Howdy there, Scooters! Jenn here with a hearty thank you for spending some time with me today, and for welcoming me to Scootadoot. Being invited to be a Chick couldn’t have come at a better time for me from a personal fitness perspective because, well, I have a smallish problem/confession to reveal.
I haven’t been running since July.
I know! I know! I feel horrid about it, and I know that if I can go anywhere for advice/perspective/empathy, it’s here with you fine, understanding, people who are also pretty. *Bats lashes*
Here’s what happened. Late this summer, I hit a bit of a fitness rut. Three things were working against me, the worst of which was some rather uncomfy heel pain in my left foot. Worrier that I am, I diagnosed it as the beginnings of plantar fasciitis, because I’m not a doctor. The remedy I chose was to stop running for a spell and stick with walking, deep tissue massage, and a gait analysis at the Boulder Running Company resulting in a new pair of New Balance kicks. Turns out, I was over pronating on the left, and my old kicks, which I loved otherwise, were too narrow.
The second evil keeping me from my fitness goals is school. The semester started in August, and since I work full time and go to school part time, fitness time is super hard to come by. Enough said because really, I know I have to make time. Lastly (and I have a feeling this is one you have likely encountered), boredom had a firm hold on me. I was bored with running. I was bored with my playlist, bored with the jarring repetition of bouncing, and most of all, I was super bored with my usual, close-to-home route. My routine had become stagnant, and I just wasn’t feeling it anymore.
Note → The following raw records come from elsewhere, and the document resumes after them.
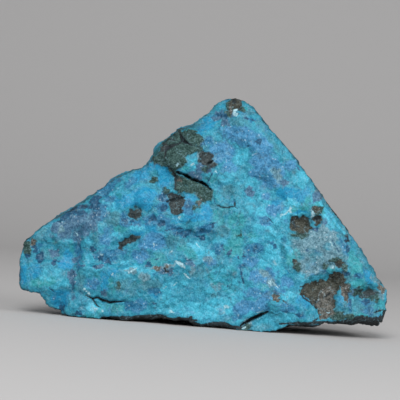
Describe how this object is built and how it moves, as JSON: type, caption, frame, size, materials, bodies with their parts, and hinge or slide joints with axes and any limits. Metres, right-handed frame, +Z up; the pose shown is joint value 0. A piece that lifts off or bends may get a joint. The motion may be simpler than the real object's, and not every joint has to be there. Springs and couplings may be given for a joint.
{
  "type": "chrysocolla specimen",
  "caption": "Hand-sized broken block of blue-green chrysocolla with deep-blue granular zones and brown host-rock patches, standing on its lowest lumps.",
  "frame": {"origin": "centre of the footprint of the stone's box, on the surface that it stands on", "axes": "+X to the stone's right as its coloured front face is seen, +Y from the front face into the stone, +Z up"},
  "size_m": [0.1418, 0.0464, 0.0885],
  "materials": {
    "chrysocolla": "rough broken mineral surface: waxy turquoise to sky blue, granular navy and indigo zones, grey-green and brown host-rock patches"
  },
  "bodies": {
    "root": {"chrysocolla": "chrysocolla"}
  },
  "joints": []
}
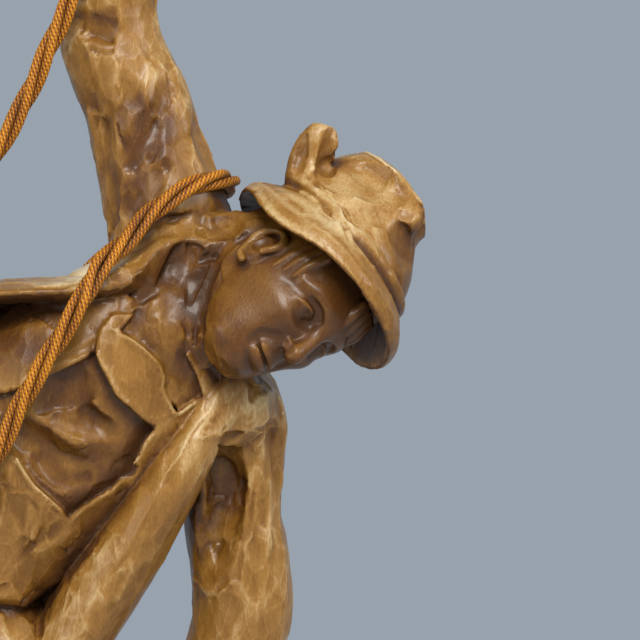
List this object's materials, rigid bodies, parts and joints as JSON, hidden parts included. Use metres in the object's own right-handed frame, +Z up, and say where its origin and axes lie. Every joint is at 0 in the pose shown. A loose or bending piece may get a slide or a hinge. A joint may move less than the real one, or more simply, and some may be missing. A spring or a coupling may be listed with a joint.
{
  "type": "carved wooden figure",
  "caption": "Carved and waxed wooden statuette of a mountaineer on a low rock, leaning over as he lets himself down on a real twisted rope held in his raised hand.",
  "frame": {"origin": "middle of the rock's flat underside", "axes": "+Z up, the height of the statuette; the chest faces -Y, and +X is the side that the figure leans to, his left"},
  "size_m": [0.2365, 0.1202, 0.4336],
  "materials": {
    "carved_wood": "stained and waxed close-grained carving wood, semi-gloss, paler on upward facets and dark in the cuts",
    "rope": "golden-brown braided cord with a soft sheen, three strands twisted together"
  },
  "bodies": {
    "root": {"carved_figure": "carved_wood", "climbing_rope": "rope"}
  },
  "joints": []
}
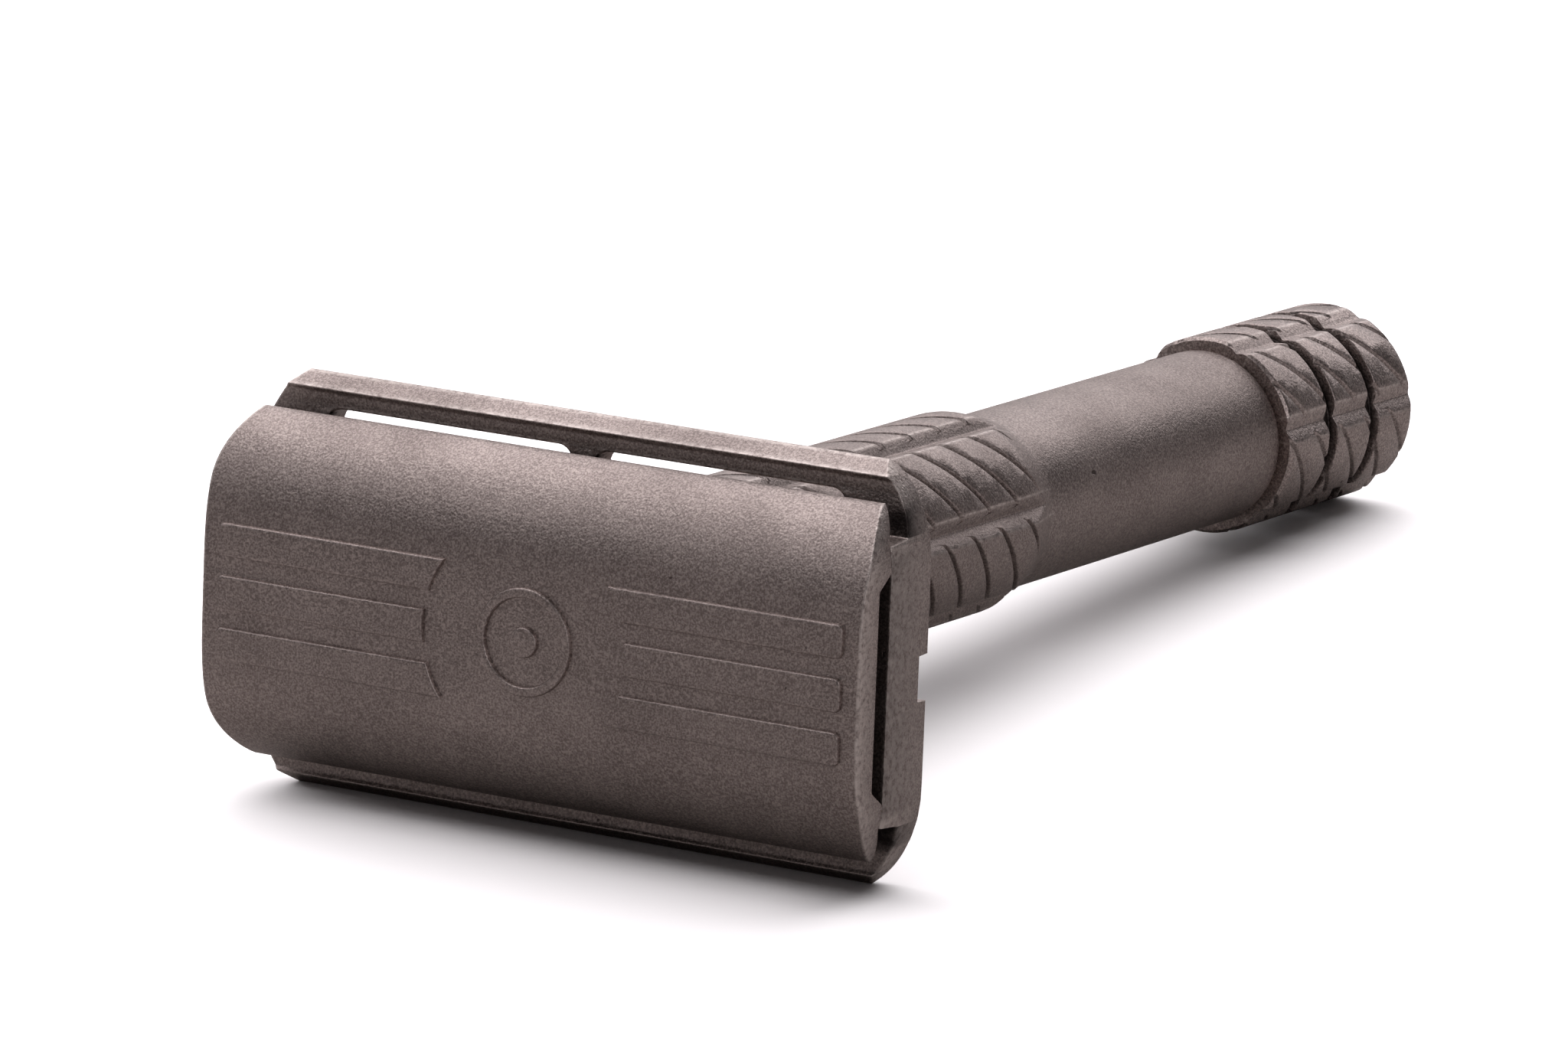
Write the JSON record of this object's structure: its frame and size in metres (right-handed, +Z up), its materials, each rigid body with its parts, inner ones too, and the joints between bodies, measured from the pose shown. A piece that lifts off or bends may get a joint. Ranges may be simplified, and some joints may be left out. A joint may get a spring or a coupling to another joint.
{
  "type": "safety razor",
  "caption": "Double-edge safety razor: domed cap on a guarded base plate, screwed by a threaded stud into a fluted steel handle with a grooved end knob.",
  "frame": {"origin": "centre of the bounding box's underside, on the surface the razor lies on", "axes": "+Z up; X along the head's long edges; the cap faces -Y and tilts up a little; the handle runs toward +Y and down to its end knob"},
  "size_m": [0.043, 0.0942, 0.0238],
  "materials": {
    "cap": "bead-blasted, fine matt grain, taupe grey",
    "cap_stud": "turned, machined thread, low sheen",
    "pin_left": "turned and polished pin",
    "pin_right": "turned and polished pin",
    "base_plate": "bead-blasted, fine matt grain, taupe grey",
    "handle_body": "bead-blasted, fine matt grain, taupe grey",
    "thread_insert": "turned, cut thread, low sheen",
    "tail_bush": "turned, low sheen",
    "knob_joint": "turned and grooved, low sheen",
    "end_knob": "bead-blasted, slightly worn to a low sheen"
  },
  "bodies": {
    "handle": {"handle_body": "handle_body", "thread_insert": "thread_insert", "tail_bush": "tail_bush", "knob_joint": "knob_joint", "end_knob": "end_knob"},
    "plate": {"base_plate": "base_plate"},
    "cap_set": {"cap": "cap", "cap_stud": "cap_stud", "pin_left": "pin_left", "pin_right": "pin_right"}
  },
  "joints": [
    {"name": "head_unscrew", "type": "hinge", "parent": "handle", "child": "plate", "pos_m": [0, -0.03925, 0.01186], "axis": [0, -0.9977, 0.0673], "range_deg": [0, 3240]},
    {"name": "cap_lift", "type": "slide", "parent": "plate", "child": "cap_set", "axis": [0, -0.9977, 0.0673], "range_m": [0, 0.00721]}
  ],
  "couplings": [
    {"joint": "cap_lift", "follows": "head_unscrew", "m_per_rad": 0.00012732}
  ]
}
With my first 13.1 race at the 2015 Atlantic City April Fools Half looming on the horizon, it was time to make a major change. So this week, I did something I’ve wanted to do since I started running, I hit the trails! Well, actually it was only one trail, the Davidson Mesa Loop in Louisville, Colorado. It’s a trailhead that I’ve driven by countless times over the course of my life and have never explored. And because I’m brilliant, I did absolutely no research on the trail before I got there. The only thing I did know was that the views were fabulous. Without a thought to terrain difficulty or elevation changes, my trusty running companion, Coco, and I were in the car and off for an adventure!
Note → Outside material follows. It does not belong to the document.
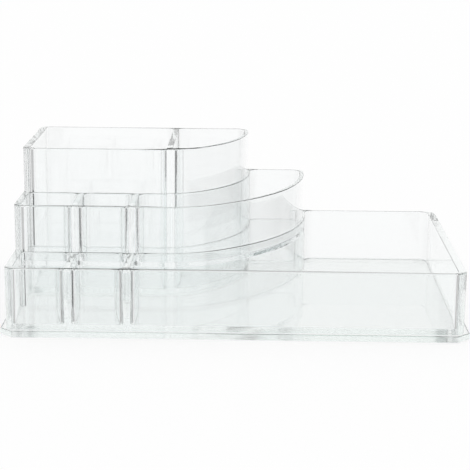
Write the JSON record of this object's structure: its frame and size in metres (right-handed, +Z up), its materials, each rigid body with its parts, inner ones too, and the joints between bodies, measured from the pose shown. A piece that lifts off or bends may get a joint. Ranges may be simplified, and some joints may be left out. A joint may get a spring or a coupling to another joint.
{
  "type": "vanity organizer",
  "caption": "Clear tiered vanity organizer: nested tall, middle and tray bins with dividers and a curved side, bonded side by side on a flat base plate.",
  "frame": {"origin": "on the underside of the base plate, under its centre", "axes": "+X to the right along the long side, +Y from the low front to the tall rear, +Z up"},
  "size_m": [0.236, 0.156, 0.0828],
  "materials": {
    "clear_plastic": "clear colourless moulded polystyrene, polished inside and out",
    "clear_plate": "clear colourless plate with polished faces and edges"
  },
  "bodies": {
    "root": {"base_plate": "clear_plate", "tray": "clear_plastic", "front_divider_left": "clear_plastic", "front_divider_right": "clear_plastic", "middle_bin": "clear_plastic", "middle_floor": "clear_plastic", "middle_divider_left": "clear_plastic", "middle_divider_right": "clear_plastic", "tall_bin": "clear_plastic", "tall_divider": "clear_plastic"}
  },
  "joints": []
}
As expected on a gorgeous Saturday afternoon , the trail was busy with cyclists, walkers, dogs and their humans, and a handful of fellow runners. The adjacent dog park was bustling with the expected sniffing and fetching and blurs of flowing fur romping about. Coco would have none of that silliness, thank you very much, and we turned to the trail spreading wide and open and prettily before us. The freshly dusted snow-capped Indian Peaks sparkled behind the Flatirons overlooking Boulder, and it seemed as though Coco and I had the trail all to ourselves. We were off, and set a brisk walking pace to warm up.
Luckily for me because, like I said, I’m brilliant and do no research, this trail was cake. The gravel path was wide, clean and well maintained. It’s a short, flat 2.7 mile loop that runs through an open space on a mesa overlooking the Boulder valley. Most importantly for my out-of-shape boot-ay is that the elevation change is a mere 67 feet. This is muy importante because in Colorado, a “trail” can be like the Manitou Incline and increase in elevation 2000 feet in 1 mile with a 40% grade. Lesson learned here was to research the trail before you drive 15 miles to get to it. Because duh.
Grateful that we were on a flat, easy, soft path, Coco and I jogged at a leisurely pace. The weather was beautiful, in the mid-60s and the breeze carried the sounds of chirping birds and happy, yipping dogs. With each footfall, I could feel the magic of running return. I contemplated my connection to the earth beneath my feet and how I depend on it to catch me and propel me forward. Coco looked back at me with a smile, happy to be running again and exploring new territory. We came to a bench, and I noticed an inscription.
Looking up, I took in the vista and felt overwhelmed with gratitude.
This is what keeps me running. The connection to the environment when I’m out there with my thoughts and my pup and my freedom. I always forget how much running benefits my mental health, not just my physical health. This is what I need to remember when I feel like I don’t have time, or when I’m cozy warm in my bed and don’t want to get up early to run, or when I’m just plain being lazy.
Eager to keep exploring, we started again. My pace was poor and Coco was so happily enthralled in all the new things that she kept pulling me off my gait. It didn’t matter. I was out there, in the sunshine under a brilliant blue sky and the fog was lifting. I wasn’t in front of my computer. I wasn’t stuck at home doing math problems. I was out in the world being human. I was free!
Stopping to tie my shoe, my Momentum shoe tag reminded me that what I perceived as the main obstacle to running, my lack of time, is really an excuse. I must make time for running. I need to make time for fitness. I have to make time for myself.
How do you fight fitness boredom? What unexpected benefits do you get from getting out there? Tell me in the comments!